Though work on the centre is well under way, the first stones were laid at a special ceremony this Friday. Attending the event were the Deputy Minister of Youth, Sport and Culture Shifeta Pohamba, the Secretary General of the Namibian Football Association Barry Rukoro, the head of the First National Bank (FNB) Foundation Mrs Katharivi, and former international footballer Michel Dinzey, along with several sportsmen and women, volunteers from the SON programme and the local media.
The honour of laying the six symbolic bricks at the site fell to the programme’s president Inge Zamwani-Kamwi, the sports agent Deon Namiseb and the aforementioned guests, who were assisted in their task by a worker from the centre.
A central plank in local development
The FNB Foundation then presented a sponsorship cheque for 80,000 Namibian dollars (approximately $12,000), which will go towards the purchase and installation of an artificial pitch. In addition Mr Pohamba announced that the centre’s electricity and water bills would be paid by the state.
Representatives of Special Olympics Namibia and the Katutura Community, where the centre is located, then spoke of the significant impact that it will have in the local area.
The ceremony was followed by a gala dinner to raise funds for the centre, its future users taking the opportunity to explain how it will assist in the development of their community.

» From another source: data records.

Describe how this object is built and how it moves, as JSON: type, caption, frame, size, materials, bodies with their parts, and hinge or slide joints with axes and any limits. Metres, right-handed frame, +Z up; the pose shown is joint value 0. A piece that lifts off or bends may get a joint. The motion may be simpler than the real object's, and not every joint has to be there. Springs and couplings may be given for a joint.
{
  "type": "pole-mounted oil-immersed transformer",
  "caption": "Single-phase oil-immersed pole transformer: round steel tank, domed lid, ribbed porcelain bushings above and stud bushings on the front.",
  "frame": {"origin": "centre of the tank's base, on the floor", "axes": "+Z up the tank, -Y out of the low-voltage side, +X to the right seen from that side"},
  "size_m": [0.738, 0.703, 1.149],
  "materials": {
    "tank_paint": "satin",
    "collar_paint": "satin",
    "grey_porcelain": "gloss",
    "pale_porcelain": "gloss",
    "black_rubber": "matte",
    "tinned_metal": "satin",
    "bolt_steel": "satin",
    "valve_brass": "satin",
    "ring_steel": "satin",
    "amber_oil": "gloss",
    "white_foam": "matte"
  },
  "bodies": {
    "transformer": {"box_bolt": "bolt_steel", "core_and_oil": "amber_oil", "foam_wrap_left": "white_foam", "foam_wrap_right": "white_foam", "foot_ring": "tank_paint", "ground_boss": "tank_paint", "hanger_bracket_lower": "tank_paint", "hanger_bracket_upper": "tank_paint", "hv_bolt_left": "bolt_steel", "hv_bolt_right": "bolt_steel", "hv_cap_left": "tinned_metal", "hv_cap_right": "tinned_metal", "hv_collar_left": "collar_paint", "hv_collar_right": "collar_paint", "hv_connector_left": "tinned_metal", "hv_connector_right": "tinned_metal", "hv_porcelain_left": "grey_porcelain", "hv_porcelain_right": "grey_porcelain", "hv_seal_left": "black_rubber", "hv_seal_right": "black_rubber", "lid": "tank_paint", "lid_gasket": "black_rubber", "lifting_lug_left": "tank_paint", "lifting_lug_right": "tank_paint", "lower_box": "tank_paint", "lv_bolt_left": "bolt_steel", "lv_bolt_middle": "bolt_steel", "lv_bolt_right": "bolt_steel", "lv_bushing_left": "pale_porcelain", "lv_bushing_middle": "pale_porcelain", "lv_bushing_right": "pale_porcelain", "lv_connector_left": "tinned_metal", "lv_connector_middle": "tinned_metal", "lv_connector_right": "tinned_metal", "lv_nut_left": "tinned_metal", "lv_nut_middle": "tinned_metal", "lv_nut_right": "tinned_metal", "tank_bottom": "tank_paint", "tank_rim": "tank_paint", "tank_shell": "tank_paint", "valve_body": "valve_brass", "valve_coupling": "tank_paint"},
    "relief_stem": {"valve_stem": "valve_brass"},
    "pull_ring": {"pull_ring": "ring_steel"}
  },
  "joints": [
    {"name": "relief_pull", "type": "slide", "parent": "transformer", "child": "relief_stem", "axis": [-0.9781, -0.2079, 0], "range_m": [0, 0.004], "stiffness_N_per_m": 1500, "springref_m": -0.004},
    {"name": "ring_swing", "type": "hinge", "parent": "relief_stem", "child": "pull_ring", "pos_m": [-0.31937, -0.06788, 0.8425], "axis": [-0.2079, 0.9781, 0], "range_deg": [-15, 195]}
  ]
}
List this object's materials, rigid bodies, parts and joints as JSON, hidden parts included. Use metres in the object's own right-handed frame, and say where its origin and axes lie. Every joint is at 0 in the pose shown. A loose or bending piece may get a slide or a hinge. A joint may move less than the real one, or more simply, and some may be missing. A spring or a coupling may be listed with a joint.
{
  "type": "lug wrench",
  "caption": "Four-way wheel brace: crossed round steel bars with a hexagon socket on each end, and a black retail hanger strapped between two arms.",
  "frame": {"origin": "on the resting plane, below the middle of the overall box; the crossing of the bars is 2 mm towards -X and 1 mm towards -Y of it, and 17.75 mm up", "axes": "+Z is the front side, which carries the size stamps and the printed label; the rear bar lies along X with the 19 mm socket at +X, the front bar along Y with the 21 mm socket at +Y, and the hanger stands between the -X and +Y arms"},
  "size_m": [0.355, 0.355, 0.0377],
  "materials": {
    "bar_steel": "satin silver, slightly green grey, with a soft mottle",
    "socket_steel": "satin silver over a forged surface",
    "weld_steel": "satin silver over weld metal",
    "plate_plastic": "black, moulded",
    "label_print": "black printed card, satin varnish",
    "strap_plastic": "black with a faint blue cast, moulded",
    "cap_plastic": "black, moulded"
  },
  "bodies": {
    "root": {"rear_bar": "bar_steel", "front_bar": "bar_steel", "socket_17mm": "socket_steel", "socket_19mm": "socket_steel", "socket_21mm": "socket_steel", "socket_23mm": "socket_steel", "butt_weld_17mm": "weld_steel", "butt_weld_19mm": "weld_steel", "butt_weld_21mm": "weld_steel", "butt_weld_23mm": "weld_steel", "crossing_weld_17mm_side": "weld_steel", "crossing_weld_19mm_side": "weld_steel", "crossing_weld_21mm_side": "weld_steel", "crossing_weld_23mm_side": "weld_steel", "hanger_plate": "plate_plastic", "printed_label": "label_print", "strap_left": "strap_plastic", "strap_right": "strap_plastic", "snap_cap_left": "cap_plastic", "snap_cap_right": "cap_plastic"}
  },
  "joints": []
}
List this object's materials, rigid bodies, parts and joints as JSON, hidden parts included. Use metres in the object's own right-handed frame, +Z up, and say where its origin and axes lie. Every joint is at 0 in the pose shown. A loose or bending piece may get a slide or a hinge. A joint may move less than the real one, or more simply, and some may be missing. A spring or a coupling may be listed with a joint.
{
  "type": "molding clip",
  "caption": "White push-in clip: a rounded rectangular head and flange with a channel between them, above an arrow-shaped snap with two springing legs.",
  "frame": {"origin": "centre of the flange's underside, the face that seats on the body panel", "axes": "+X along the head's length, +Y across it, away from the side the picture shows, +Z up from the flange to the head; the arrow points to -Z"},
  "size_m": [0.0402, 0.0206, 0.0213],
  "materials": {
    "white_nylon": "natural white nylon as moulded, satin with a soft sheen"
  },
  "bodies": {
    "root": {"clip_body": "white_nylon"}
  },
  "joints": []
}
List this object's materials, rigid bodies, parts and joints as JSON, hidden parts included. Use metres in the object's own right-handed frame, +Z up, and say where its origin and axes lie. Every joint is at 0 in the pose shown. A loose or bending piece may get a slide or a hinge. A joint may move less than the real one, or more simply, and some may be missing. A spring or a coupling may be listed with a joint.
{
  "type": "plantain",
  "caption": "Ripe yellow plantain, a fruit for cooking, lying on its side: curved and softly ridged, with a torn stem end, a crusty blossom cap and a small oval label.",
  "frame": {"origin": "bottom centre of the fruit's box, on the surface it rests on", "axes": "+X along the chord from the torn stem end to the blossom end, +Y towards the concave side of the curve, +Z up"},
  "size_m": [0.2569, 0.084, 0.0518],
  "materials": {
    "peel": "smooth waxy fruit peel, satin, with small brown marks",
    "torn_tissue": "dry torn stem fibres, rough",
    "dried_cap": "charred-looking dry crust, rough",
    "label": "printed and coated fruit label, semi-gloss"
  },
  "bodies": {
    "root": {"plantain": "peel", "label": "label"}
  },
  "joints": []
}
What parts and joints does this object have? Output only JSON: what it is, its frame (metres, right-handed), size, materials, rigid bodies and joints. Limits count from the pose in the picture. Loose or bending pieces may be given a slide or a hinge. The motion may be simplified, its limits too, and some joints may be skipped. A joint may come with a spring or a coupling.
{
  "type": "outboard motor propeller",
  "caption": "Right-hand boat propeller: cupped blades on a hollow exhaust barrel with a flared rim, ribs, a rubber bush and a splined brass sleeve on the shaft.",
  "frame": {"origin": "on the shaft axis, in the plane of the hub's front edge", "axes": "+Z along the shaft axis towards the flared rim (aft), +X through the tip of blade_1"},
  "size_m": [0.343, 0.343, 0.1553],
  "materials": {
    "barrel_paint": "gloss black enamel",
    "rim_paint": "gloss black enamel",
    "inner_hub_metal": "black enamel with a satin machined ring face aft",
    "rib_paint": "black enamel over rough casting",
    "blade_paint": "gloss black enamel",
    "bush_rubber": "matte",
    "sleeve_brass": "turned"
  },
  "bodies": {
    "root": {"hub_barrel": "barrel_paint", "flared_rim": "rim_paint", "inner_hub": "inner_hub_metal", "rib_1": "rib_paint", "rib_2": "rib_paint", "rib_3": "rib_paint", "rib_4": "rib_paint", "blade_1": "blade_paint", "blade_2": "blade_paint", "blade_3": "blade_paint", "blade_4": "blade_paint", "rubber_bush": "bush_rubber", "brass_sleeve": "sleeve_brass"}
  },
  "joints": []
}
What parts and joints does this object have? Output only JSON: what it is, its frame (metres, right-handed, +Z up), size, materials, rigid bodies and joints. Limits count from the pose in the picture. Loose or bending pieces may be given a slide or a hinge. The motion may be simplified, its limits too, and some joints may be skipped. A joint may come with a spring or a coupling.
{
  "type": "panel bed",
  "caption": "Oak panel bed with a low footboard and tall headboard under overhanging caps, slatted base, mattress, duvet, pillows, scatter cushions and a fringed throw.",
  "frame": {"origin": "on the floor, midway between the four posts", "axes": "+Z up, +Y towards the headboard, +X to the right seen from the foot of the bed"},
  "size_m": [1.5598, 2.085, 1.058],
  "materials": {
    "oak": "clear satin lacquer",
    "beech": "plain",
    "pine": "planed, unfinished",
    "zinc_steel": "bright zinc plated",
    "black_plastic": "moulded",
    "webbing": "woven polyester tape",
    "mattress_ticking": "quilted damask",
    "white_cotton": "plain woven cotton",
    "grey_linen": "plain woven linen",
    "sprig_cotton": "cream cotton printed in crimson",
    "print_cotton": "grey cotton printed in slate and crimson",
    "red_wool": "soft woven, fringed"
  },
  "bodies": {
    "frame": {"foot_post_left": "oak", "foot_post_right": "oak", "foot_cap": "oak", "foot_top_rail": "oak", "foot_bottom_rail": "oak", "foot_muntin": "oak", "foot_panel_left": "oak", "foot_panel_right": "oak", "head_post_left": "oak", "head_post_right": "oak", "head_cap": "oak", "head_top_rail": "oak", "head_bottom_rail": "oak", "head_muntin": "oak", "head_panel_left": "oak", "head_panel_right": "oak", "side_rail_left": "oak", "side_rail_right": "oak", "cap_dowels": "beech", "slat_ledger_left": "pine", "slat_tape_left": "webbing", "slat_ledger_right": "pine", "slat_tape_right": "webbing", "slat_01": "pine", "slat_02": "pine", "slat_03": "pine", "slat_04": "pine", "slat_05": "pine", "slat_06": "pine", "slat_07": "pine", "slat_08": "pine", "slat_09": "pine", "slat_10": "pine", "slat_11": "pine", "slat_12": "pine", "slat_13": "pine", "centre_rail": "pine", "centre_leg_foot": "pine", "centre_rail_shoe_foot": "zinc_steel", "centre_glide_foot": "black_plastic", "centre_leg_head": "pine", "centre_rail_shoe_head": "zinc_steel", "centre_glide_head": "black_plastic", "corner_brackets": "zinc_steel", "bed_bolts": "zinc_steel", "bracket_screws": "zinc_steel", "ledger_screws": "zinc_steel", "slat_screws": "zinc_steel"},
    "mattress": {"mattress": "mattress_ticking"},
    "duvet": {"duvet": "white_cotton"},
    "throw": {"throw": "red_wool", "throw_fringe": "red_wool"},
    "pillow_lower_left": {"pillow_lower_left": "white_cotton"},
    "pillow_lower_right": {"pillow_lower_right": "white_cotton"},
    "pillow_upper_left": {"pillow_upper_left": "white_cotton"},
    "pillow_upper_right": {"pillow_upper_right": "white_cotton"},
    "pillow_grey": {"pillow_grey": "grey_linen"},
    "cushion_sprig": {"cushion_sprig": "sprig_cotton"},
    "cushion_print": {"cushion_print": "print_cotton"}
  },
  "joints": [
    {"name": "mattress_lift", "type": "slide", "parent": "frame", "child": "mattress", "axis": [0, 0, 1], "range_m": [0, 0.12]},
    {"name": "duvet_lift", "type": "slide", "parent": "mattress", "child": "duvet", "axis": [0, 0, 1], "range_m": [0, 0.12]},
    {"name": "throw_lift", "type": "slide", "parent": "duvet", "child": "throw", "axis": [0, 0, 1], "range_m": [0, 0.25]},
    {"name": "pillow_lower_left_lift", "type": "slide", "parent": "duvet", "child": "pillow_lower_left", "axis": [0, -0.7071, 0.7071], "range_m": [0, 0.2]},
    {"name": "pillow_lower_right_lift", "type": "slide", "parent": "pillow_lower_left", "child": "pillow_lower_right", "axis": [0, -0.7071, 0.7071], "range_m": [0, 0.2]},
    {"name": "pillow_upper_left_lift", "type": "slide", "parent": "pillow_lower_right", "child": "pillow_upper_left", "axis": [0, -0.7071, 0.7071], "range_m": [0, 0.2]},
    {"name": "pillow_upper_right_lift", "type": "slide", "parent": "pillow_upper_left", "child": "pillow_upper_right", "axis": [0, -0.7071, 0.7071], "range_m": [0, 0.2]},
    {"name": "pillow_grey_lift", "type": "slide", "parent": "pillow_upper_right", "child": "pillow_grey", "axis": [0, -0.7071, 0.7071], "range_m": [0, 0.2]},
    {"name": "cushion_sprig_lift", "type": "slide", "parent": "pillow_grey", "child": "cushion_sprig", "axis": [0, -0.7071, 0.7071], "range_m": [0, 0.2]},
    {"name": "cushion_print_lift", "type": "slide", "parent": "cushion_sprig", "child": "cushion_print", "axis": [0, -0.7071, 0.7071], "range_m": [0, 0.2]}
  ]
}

Situated on the north-western border of South Africa, Namibia is just one of the countries benefiting from the 20 Centres for 2010 programme. The official campaign of the 2010 FIFA World Cup South Africa™, the initiative aims to harness sport to improve access to education and healthcare in deprived communities across Africa and get local people playing sport. With the construction of these 20 centres, the campaign will leave an important social legacy for the continent of Africa.